Die wirkliche Gefahr, die hinter dieser Widersprüchlichkeit steckt, ist jedoch: Durch die Einkommensunterschiede und die damit einhergehende Teilzeitarbeit aufgrund der von Frauen übernommenen Care-Arbeit, stecken Frauen auch beruflich zurück. Das macht sie finanziell abhängig von ihrem Partner. Die Folge ist ein noch geringeres Einkommen und finanzielle Abhängigkeit. Zudem sind Frauen später, aufgrund langer Pausen der Erwerbstätigkeit, Teilzeitarbeit und einer niedrigeren Vergütung, auch deutlich öfter als Männer von Altersarmut betroffen.

Corona-Lockdown: Wieder trifft es die von Frauen dominierten Branchen

Verschärft wurde die gegebene Situation vor allem durch den Corona-Lockdown im Frühling dieses Jahres; und auch im jetzigen Teillockdown zeichnet sich ein ähnliches Bild ab. Branchen wie der Einzelhandel, die Gastronomie und Bildung – alles Branchen, in denen hauptsächlich Frauen arbeiten – sind vom Lockdown, und damit auch von den wirtschaftlichen Folgen, besonders betroffen. Auch in der Pflege sind die Auswirkungen der Pandemie sehr deutlich spürbar. Hier hat das Personal zunehmend mit einer Überbelastung zu kämpfen – ganz abgesehen von den Gefahren für die eigene Gesundheit.

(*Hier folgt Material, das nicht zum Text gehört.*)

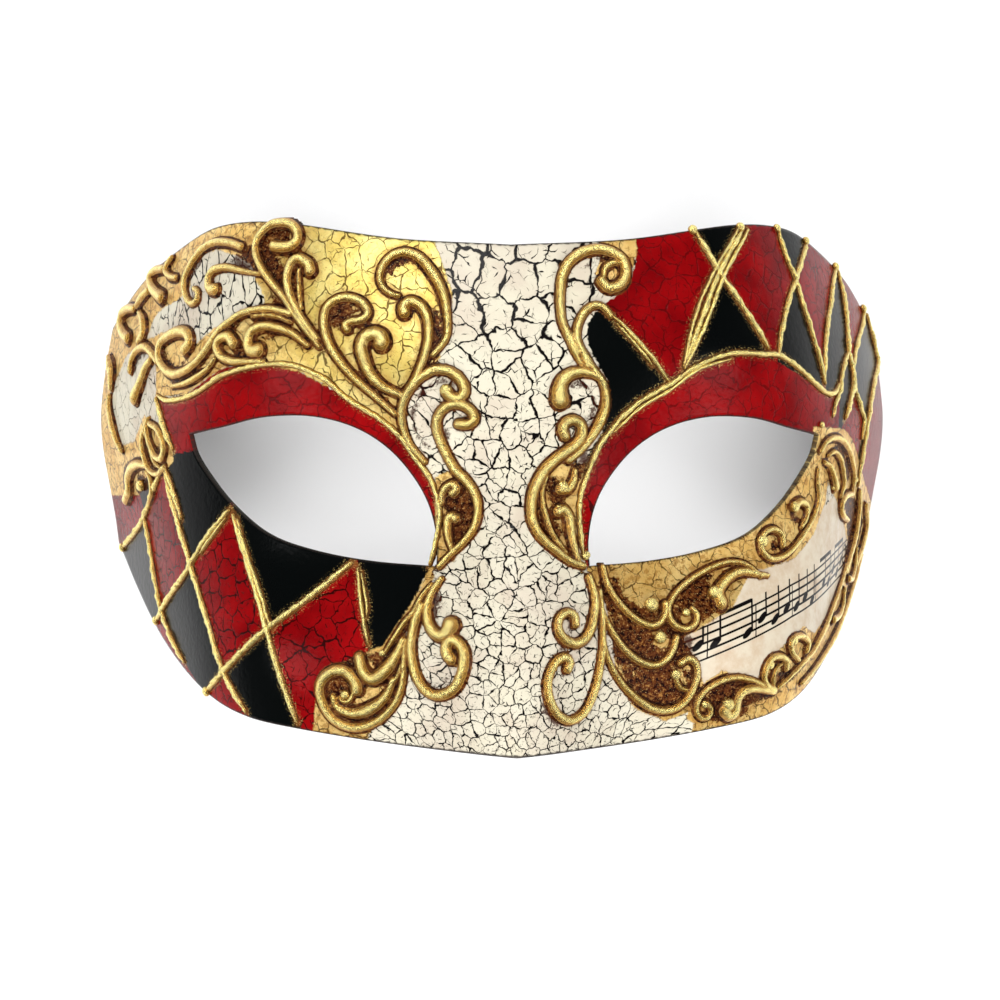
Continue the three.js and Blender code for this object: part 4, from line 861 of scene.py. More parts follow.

Aufgrund der Schulschließungen im Frühling stellte sich in vielen Familien die Frage: Wer bleibt nun daheim, um die Kinder während des Homeschoolings zu betreuen? – Meist waren das mal wieder die Frauen. Sie werden damit zurück in ihre alten Rollen gedrängt und übernehmen meist die Kinderbetreuung – oft in erster Linie wohl auch wieder aus finanziellen Gründen. Damit trifft die Corona-Krise Frauen wesentlich stärker als Männer, aber auch für Vollzeit-berufstätige Eltern ist die Corona-Krise eine extreme Belastung.

Angleichung der Löhne als Grundvoraussetzung

Die Angleichung der Löhne ist also eine grundlegende Voraussetzung, mit der in vielen Familien einiges einfacher und vor allem flexibler gestaltet werden könnte. Die Gleichstellung in der Bezahlung als Grundvoraussetzung muss einhergehen mit einer gleichen Aufteilung der Care-Arbeit unter Männern und Frauen. Nur so kann eine ungewollte finanzielle Abhängigkeit umgangen werden. Der Unterschied im Stundenlohn von derzeit 4,44 € zwischen Männern und Frauen macht beim Betrachten der Folgen eben doch einen erheblichen Unterschied aus. Darauf sollte öfter aufmerksam gemacht werden – nicht nur einmal im Jahr Mitte März.

Caterina Böhner ist derzeit Praktikantin im Nürnberger Menschenrechtszentrum (NMRZ). Sie studiert Politikwissenschaft und Europäische Ethnologie im Bachelor an der Otto-Friedrich-Universität in Bamberg.